Lisboa, 23 jul 2020 (Lusa) – Cerca de 40 pessoas concentraram-se hoje junto da Assembleia da República, em Lisboa, para contestar o Presidente, primeiro-ministro e Governo da Guiné-Bissau, apelando ao parlamento português para rejeitar o que dizem ser “os golpistas”.
“O que se passou no último dia 29 de fevereiro foi um golpe de Estado, porque um candidato que não saiu das urnas de forma legítima se apoderou do poder, com a ajuda das forças de segurança, instalou-se no Palácio [Presidencial], e está autoproclamado Presidente da República e nós estamos aqui, a comunidade guineense, revoltados com essa situação”, disse à Lusa Mariano Quade, um dos dinamizadores da manifestação, referindo-se a Umaro Sissoco Embaló.
Durante o protesto, os participantes empunhavam cartazes em que criticavam organizações internacionais, como a União Europeia (UE) e a Comunidade Económica dos Estados da África Ocidental (CEDEAO).
“A CEDEAO não vale nada para a Guiné-Bissau. Não vai fazer nada para a Guiné-Bissau, vai apoiar golpistas. Nós não queremos golpistas. Queremos liberdade na Guiné-Bissau, queremos democracia na Guiné-Bissau. É por isso que vim aqui hoje, para pedir à comunidade internacional para nos ajudar a libertar a nossa terra”, afirmou Cadi Quebé, 62 anos.
A organização regional foi criticada por Mariano Quade, que considerou que esta “está a funcionar por amiguismo” e acusou-a de, por “ter uma relação com o autoproclamado Presidente”, tender a “fazer não uma posição mediadora, mas parcial, que coloca os outros atores políticos numa situação de desvantagem”.
Num dos cartazes erguidos pelos participantes no protesto lia-se que a UE “financiou um golpe de Estado com dinheiro dos contribuintes europeus”.
O primeiro-ministro português, António Costa, foi também alvo das críticas dos manifestantes, por ter recebido o seu homólogo da Guiné-Bissau, Nuno Nabian, durante uma visita privada deste a Portugal.
“A atitude do nosso primeiro-ministro, o senhor António Costa, não é digna.

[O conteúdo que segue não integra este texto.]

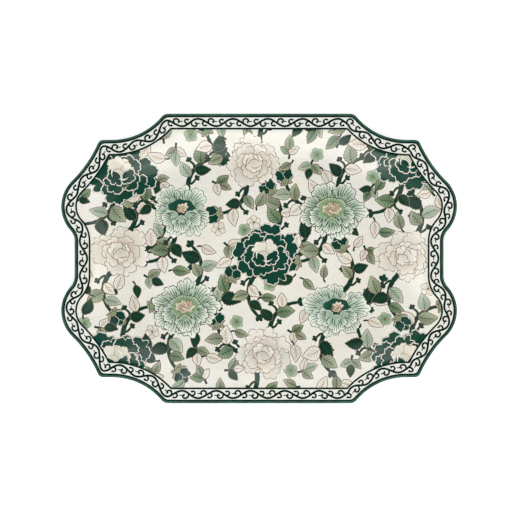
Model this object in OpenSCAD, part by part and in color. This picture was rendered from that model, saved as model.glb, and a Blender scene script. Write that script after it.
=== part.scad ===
// Shallow serving tray of pressed sheet steel, with a lobed outline and a rim
// rolled over a stiffening wire, lacquered and painted on its face.
// Millimetres. +X runs along the tray, +Z is up, and the origin is at the centre
// of the underside, on the table.

/* [Tray] */
// Overall length, over the rolled rim
tray_length = 410; // [390:1:430]
// Overall width, over the rolled rim
tray_width = 300; // [290:1:320]
// Overall height, from the table to the top of the rim
tray_height = 20; // [17:0.5:26]

/* [Outline] */
// Depth of the step between the long edge and a shoulder
step_depth = 27; // [22:0.5:30]
// Radius of the concave notch that joins the long edge to a shoulder
notch_radius = 67.5; // [55:0.5:75]
// Distance from the middle of the tray to a shoulder corner
shoulder_x = 165.5; // [160:0.5:170]
// Length of the straight shoulder
shoulder_length = 13; // [8:0.5:18]
// Radius of the rounded lobe at each end of a short side
lobe_radius = 37; // [32:0.5:42]
// Distance from the middle of the tray to a lobe's centre, across the tray
lobe_y = 54; // [50:0.5:58]
// Radius of the concave flank between a shoulder corner and a lobe
flank_radius = 124; // [110:1:140]
// Depth of the straight waist between the two lobes of a short side
waist_depth = 14; // [11:0.5:16]
// Radius of the concave fillet between a lobe and the waist
waist_radius = 16.5; // [12:0.5:20]
// Rounding of the shoulder and long edge corners at the rim
corner_round = 4.5; // [3:0.5:6]

/* [Dish] */
// Length of the flat floor
floor_length = 266; // [250:1:276]
// Width of the flat floor
floor_width = 182; // [170:1:190]
// Squareness of the floor: 2 is an ellipse, and more is nearer a rectangle
floor_squareness = 3; // [2.4:0.1:4]
// Distance from the rim's edge to the inside of the flat border
border_width = 16.6; // [14:0.2:18]
// Rise of the border from its inside to the rim
border_rise = 1; // [0.5:0.1:2]

/* [Metal and paint] */
// Thickness of the sheet steel
sheet = 0.8; // [0.6:0.05:1]
// Diameter of the wire in the rolled rim
wire_d = 3; // [2.5:0.1:3.5]
// Thickness of the lacquer coats
coat = 0.15; // [0.1:0.01:0.25]
// Thickness of the painted lines
paint = 0.06; // [0.05:0.01:0.1]
// Width of the green band on the rim, from the edge
band_width = 2.6; // [2.4:0.1:4]
// Width of the painted line beside the green band
outer_line_width = 1.5; // [0.8:0.1:2]
// Width of the painted line at the inside of the border
inner_line_width = 1.9; // [1:0.1:2.5]

/* [Hidden] */

half_length = tray_length / 2;
half_width = tray_width / 2;

// Rolled rim: the sheet wraps the wire with a little play.
roll_play = 0.1;
roll_inner = wire_d / 2 + roll_play;
roll_outer = roll_inner + sheet;
rim_inset = coat + roll_outer;
rim_z = tray_height - coat - roll_outer;
// The roll runs from the top of the wire, round its outside, to this angle.
roll_end = -180;
roll_steps = 6;
// The green coat wraps the rim from its top to its underside.
band_steps = 4;

// Dish: the wall's section is a cubic curve from the floor to the border, as
// shares of the wall's width and height.
wall_section = [[0, 0], [0.6, 0], [0.78, 0.955], [1, 1]];
wall_steps = 8;
border_z = rim_z + roll_outer - border_rise;
wall_height = border_z - sheet;
wire_sides = 8;

// Outline: centres of the arcs, in the quarter where X and Y are positive.
shoulder_y = half_width - step_depth;
shoulder = [shoulder_x, shoulder_y];
notch = [shoulder_x - shoulder_length, shoulder_y + notch_radius];
lobe = [half_length - lobe_radius, lobe_y];
flank = circle_meeting(lobe, lobe_radius + flank_radius, shoulder, flank_radius);
waist_x = half_length - waist_depth;
waist_centre_x = waist_x + waist_radius;
waist = [
    waist_centre_x,
    lobe.y - sqrt(pow(lobe_radius + waist_radius, 2) - pow(waist_centre_x - lobe.x, 2))
];

// The point right of the line from p to q that is a from p and b from q.
function circle_meeting(p, a, q, b) =
    let (
        d = norm(q - p),
        along = (a * a - b * b + d * d) / (2 * d),
        aside = sqrt(a * a - along * along),
        u = (q - p) / d
    )
    p + along * u + aside * [u.y, -u.x];

function bearing(from, to) = atan2(to.y - from.y, to.x - from.x);
function on_circle(c, r, angle) = c + r * [cos(angle), sin(angle)];
// Points of an arc without its last one.
function arc(c, r, a0, a1, n) = [for (i = [0 : n - 1]) on_circle(c, r, a0 + (a1 - a0) * i / n)];
function line(p, q, n) = [for (i = [0 : n - 1]) p + (q - p) * i / n];
function bend(p, q, r, n) = [
    for (i = [0 : n - 1]) let (t = i / n) (1 - t) * (1 - t) * p + 2 * t * (1 - t) * q + t * t * r
];
function degrees(length, radius) = length / radius * 180 / PI;

// A quarter of the outline set in by w, from the middle of a long edge to the
// middle of a waist.
function quarter(w) =
    let (
        round = corner_round * max(0.2, 1 - w / 20),
        top_y = half_width - w,
        notch_r = notch_radius + w,
        edge_corner = [notch.x - sqrt(notch_r * notch_r - pow(notch.y - top_y, 2)), top_y],
        notch_start = bearing(notch, edge_corner) + 360 + degrees(round, notch_r),
        notch_end = [notch.x, shoulder_y - w],
        flank_r = flank_radius + w,
        corner_y = shoulder_y - w,
        shoulder_corner = [flank.x - sqrt(flank_r * flank_r - pow(corner_y - flank.y, 2)), corner_y],
        flank_start = bearing(flank, shoulder_corner) + 360 + degrees(round, flank_r),
        flank_end = bearing(flank, lobe) + 360,
        before_edge = edge_corner - [round, 0],
        before_shoulder = shoulder_corner - [round, 0],
        after_edge = on_circle(notch, notch_r, notch_start),
        after_shoulder = on_circle(flank, flank_r, flank_start)
    )
    concat(
        line([0, top_y], before_edge, 2),
        bend(before_edge, edge_corner, after_edge, 3),
        arc(notch, notch_r, notch_start, 270, 5),
        line(notch_end, before_shoulder, 1),
        bend(before_shoulder, shoulder_corner, after_shoulder, 3),
        arc(flank, flank_r, flank_start, flank_end, 4),
        arc(lobe, lobe_radius - w, flank_end - 180, 0, 6),
        arc(lobe, lobe_radius - w, 0, bearing(lobe, waist), 6),
        arc(waist, waist_radius + w, bearing(waist, lobe), 180, 3),
        [[waist_x - w, waist.y]],
        [[waist_x - w, 0]]
    );

// The whole outline set in by w, clockwise from above, from the quarter by mirroring.
function outline(w) =
    let (q = quarter(w), last = len(q) - 1)
    concat(
        [for (i = [0 : last]) q[i]],
        [for (i = [1 : last]) [q[last - i].x, -q[last - i].y]],
        [for (i = [1 : last]) [-q[i].x, -q[i].y]],
        [for (i = [1 : last - 1]) [-q[last - i].x, q[last - i].y]]
    );
ring_size = len(outline(0));

// Distance from the centre to the floor's edge, in the direction of p.
function floor_reach(p) =
    let (
        u = p / norm(p),
        across = pow(abs(u.x) / (floor_length / 2), floor_squareness),
        along = pow(abs(u.y) / (floor_width / 2), floor_squareness)
    )
    pow(across + along, -1 / floor_squareness);

function cubic(p, t) =
    pow(1 - t, 3) * p[0] + 3 * t * pow(1 - t, 2) * p[1] + 3 * t * t * (1 - t) * p[2] + t * t * t * p[3];
function cubic_slope(p, t) =
    let (d = pow(1 - t, 2) * (p[1] - p[0]) + 2 * t * (1 - t) * (p[2] - p[1]) + t * t * (p[3] - p[2]))
    d.y / d.x;

// A ring of the wall's upper face, a share t up its section, raised by lift
// measured square to the face.
function wall_ring(t, lift) =
    let (s = cubic(wall_section, t), grade = cubic_slope(wall_section, t))
    [
        for (p = outline(border_width))
            let (
                reach = floor_reach(p),
                width = norm(p) - reach,
                tilt = grade * wall_height / width,
                xy = p / norm(p) * (reach + s.x * width)
            )
            [xy.x, xy.y, sheet + s.y * wall_height + lift * sqrt(1 + tilt * tilt)]
    ];

// A ring of the border's upper face, set in by w and raised by lift.
function border_ring(w, lift) =
    let (z = border_z + border_rise * (border_width - w) / (border_width - rim_inset))
    [for (p = outline(w)) [p.x, p.y, z + lift]];

// A ring round the rolled rim at an angle about the wire, 0 at the outside.
function roll_ring(r, angle) =
    [for (p = outline(rim_inset - r * cos(angle))) [p.x, p.y, rim_z + r * sin(angle)]];

function roll_angle(i) = 90 + (roll_end - 90) * i / roll_steps;
line_start = band_width + outer_line_width;
line_end = border_width - inner_line_width;
border_insets = [line_end, line_start, band_width];

// The upper face from the floor's edge out to the inside of the green band.
function face_outward(lift) = concat(
    [for (i = [0 : wall_steps]) wall_ring(i / wall_steps, lift)],
    [for (w = border_insets) border_ring(w, lift)]
);
function reversed(list) = [for (i = [len(list) - 1 : -1 : 0]) list[i]];

function flat(rings) = [for (r = rings, p = r) p];
function strip(k, next) = [
    for (i = [0 : ring_size - 1])
        let (a = k * ring_size, b = next * ring_size, j = (i + 1) % ring_size)
        each [[a + i, a + j, b + i], [a + j, b + j, b + i]]
];
function turned(faces, turn) = turn ? [for (f = faces) [f[2], f[1], f[0]]] : faces;

// A solid skinned over rings and closed at both ends by flat caps.
module capped(rings, turn) {
    count = len(rings);
    first = count * ring_size;
    points = concat(flat(rings), [[0, 0, rings[0][0].z], [0, 0, rings[count - 1][0].z]]);
    caps = [
        for (i = [0 : ring_size - 1])
            let (j = (i + 1) % ring_size, b = (count - 1) * ring_size)
            each [[first, j, i], [first + 1, b + i, b + j]]
    ];
    sides = [for (k = [0 : count - 2]) each strip(k, k + 1)];
    polyhedron(points, turned(concat(sides, caps), turn), convexity = 6);
}

// A solid skinned over rings that close on themselves.
module looped(rings, turn) {
    count = len(rings);
    sides = [for (k = [0 : count - 1]) each strip(k, (k + 1) % count)];
    polyhedron(flat(rings), turned(sides, turn), convexity = 6);
}

// Pressed sheet: floor, wall, border and the roll round the wire, in one skin.
module pan() {
    color("#1c4a3d")
    capped(concat(
        face_outward(-sheet),
        [for (i = [0 : roll_steps]) roll_ring(roll_inner, roll_angle(i))],
        [for (i = [roll_steps : -1 : 0]) roll_ring(roll_outer, roll_angle(i))],
        reversed(face_outward(0))
    ), false);
}

// Wire that stiffens the rim, a closed loop inside the roll.
module rim_wire() {
    color("#8f9496")
    looped([for (i = [0 : wire_sides - 1]) roll_ring(wire_d / 2, 90 - 360 * i / wire_sides)], false);
}

// Cream lacquer over the floor, wall and border, up to the green band.
module ground_coat() {
    color("#e8e5da")
    capped(concat(face_outward(coat), reversed(face_outward(0))), true);
}

// Green lacquer over the rolled rim.
module rim_coat() {
    color("#215a49")
    looped(concat(
        [border_ring(band_width, coat)],
        [for (i = [0 : band_steps]) roll_ring(roll_outer + coat, roll_angle(i))],
        [for (i = [band_steps : -1 : 0]) roll_ring(roll_outer, roll_angle(i))],
        [border_ring(band_width, 0)]
    ), true);
}

// A painted line round the border between two insets.
module painted_line(inside, outside) {
    color("#14302a")
    looped([
        border_ring(inside, coat),
        border_ring(outside, coat),
        border_ring(outside, coat + paint),
        border_ring(inside, coat + paint)
    ], false);
}

module outer_line() {
    painted_line(line_start, band_width);
}

module inner_line() {
    painted_line(border_width, line_end);
}

pan();
rim_wire();
ground_coat();
rim_coat();
outer_line();
inner_line();
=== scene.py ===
import math
import bpy
import numpy as np
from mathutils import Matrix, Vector
from mathutils.geometry import delaunay_2d_cdt


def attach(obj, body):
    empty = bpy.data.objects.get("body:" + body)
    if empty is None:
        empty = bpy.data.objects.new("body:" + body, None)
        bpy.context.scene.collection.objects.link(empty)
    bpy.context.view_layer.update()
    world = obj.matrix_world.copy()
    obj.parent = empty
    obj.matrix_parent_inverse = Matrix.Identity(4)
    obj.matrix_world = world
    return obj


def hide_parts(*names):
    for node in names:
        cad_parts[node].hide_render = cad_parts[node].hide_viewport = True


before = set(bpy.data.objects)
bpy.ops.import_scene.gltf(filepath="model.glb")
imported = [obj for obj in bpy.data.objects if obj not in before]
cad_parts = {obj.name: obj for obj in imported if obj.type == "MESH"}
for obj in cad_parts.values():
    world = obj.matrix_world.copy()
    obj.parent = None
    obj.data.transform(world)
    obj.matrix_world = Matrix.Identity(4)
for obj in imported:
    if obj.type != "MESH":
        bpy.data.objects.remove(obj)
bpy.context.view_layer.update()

# The tray's smooth surfaces and its painted face. Lengths are in millimetres,
# and places on the face are complex numbers, x + y i, seen from above.
MM = 0.001

# --- Sizes of the pressed sheet, as in the frame ---

HALF_LENGTH = 205.0
HALF_WIDTH = 150.0
HEIGHT = 20.0
STEP_DEPTH = 27.0
NOTCH_RADIUS = 67.5
SHOULDER_X = 165.5
SHOULDER_LENGTH = 13.0
LOBE_RADIUS = 37.0
LOBE_Y = 54.0
FLANK_RADIUS = 124.0
WAIST_DEPTH = 14.0
WAIST_RADIUS = 16.5
CORNER_ROUND = 4.5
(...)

Não devia receber o autoproclamado. O partido dele não ganhou as eleições, mas ele recebeu”, afirmou o luso-guineense Isidoro Copilo, que acredita que Portugal se deve demarcar do Governo de Nuno Nabian.
Mariano Quade abordou também esta reunião, considerando que “é motivo de indignação”.
“Sabemos que Portugal é uma democracia consolidada e, portanto, nunca iria alinhar do lado daqueles que violam a democracia, e por isso nós não compreendemos esta posição”, vincou o organizador da manifestação.
Mariano Quade apontou que ao reconhecer um Governo que diz ser não legítimo, Portugal está a “compactuar com uma situação de ilegalidade”.
Um grupo de cidadãos guineenses a viver na Europa tinha convocada para hoje à tarde uma manifestação em Bruxelas, que pretendia denunciar detenções e espancamentos de “pelo menos uma centena de pessoas”, alegando violência policial, mas o protesto foi cancelado devido às precauções por causa da pandemia de covid-19.
A Guiné-Bissau está a viver um período de especial tensão política desde o início do ano, depois de a Comissão Nacional de Eleições ter declarado Umaro Sissoco Embaló vencedor da segunda volta das eleições presidenciais.
O candidato dado como derrotado, Domingos Simões Pereira, líder do Partido Africano para a Independência da Guiné e Cabo Verde (PAIGC), não reconheceu os resultados eleitorais, alegando que houve fraude e meteu um recurso de contencioso eleitoral no Supremo Tribunal de Justiça, que não tomou, até hoje, qualquer decisão.
Umaro Sissoco Embaló autoproclamou-se Presidente da Guiné-Bissau em fevereiro e acabou por ser reconhecido como vencedor das eleições pela CEDEAO e restantes parceiros internacionais.
Após ter tomado posse simbolicamente, o chefe de Estado demitiu o Governo liderado por Aristides Gomes, saído das eleições legislativas de 2019 ganhas pelo PAIGC, e nomeou um outro liderado por Nuno Nabiam, líder da Assembleia do Povo Unido - Partido Democrático da Guiné-Bissau (APU-PDGB), que assumiu o poder com o apoio das forças armadas do país, que ocuparam as instituições de Estado.
A CEDEAO tinha pedido a formação de um Governo que respeitasse os resultados das legislativas até 22 de maio, mas o prazo não foi cumprido, porque os partidos com assento parlamentar, divididos em dois blocos, reivindicavam ambos ter a maioria para formar Governo.